To the rescue came Billy Wilder’s black comedy The Fortune Cookiewhich made Walter Matthau a star and which was the beginning of a long professional and personal friendship for the two of them. Their follow-up film, The Odd Couple, began his long association with America’s all-time most successful playwright, Neil Simon, and it’s hands down their biggest commercial success. Again Jack was nominated for a Golden Globe as Best Actor in a Motion Picture-Comedy.
He tried directing a movie, the respectable Kotch, for which Matthau was nominated for both an Oscar and a Golden Globe, before making The April Fools with Catherine Deneuve and The Out of Towners with Sandy Dennis. The War Between Men and Women was a misfire, but the delightful Avanti! which didn’t get much love except from the Hollywood Foreign Press gave Jack his third Golden Globe as best actor in a comedy. Again Billy Wilder was his director.

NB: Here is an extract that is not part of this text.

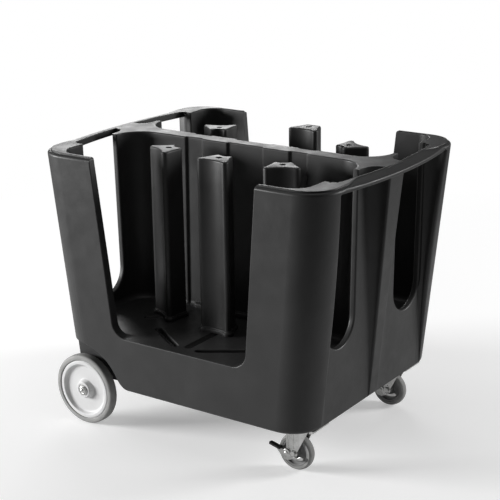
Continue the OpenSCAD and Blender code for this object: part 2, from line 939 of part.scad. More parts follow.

The uncompromisingly dramatic Save the Tiger earned him his Oscar as Best Actor in a Leading Role, some 18 years after his Mister Roberts win. After that, he did Wilder’s critically-panned remake of The Front Page with Matthau and Neil Simon’s Prisoner of Second Avenue, neither successfully.
But there was still gas in the tank, and in short order, he made two of his best movies The China Syndrome and Missing, both Golden Globe Best Motion Picture-Drama nominees for which he was nominated for both as best actor in a drama. All told Jack received 22 nominations winning four times, easily the most nominated male actor of all time.
After that, there were consistently fine performances (Glengarry Glen Ross) and a run of successful comedies with Matthau (Grumpy Old Men) but Lemmon knew his heyday was over, and he accepted it gracefully.
He won his last Golden Globe in 2000 as Best Actor in a TV film Inherit the Wind and died unexpectedly a year later, after completing an uncredited narration for Robert Redford’s Legend of Bagger Vance. He received his Cecil B. deMille award in 1991 presented to him by his devoted friend Walter Matthau.
A fitting tribute to an amazing acting career.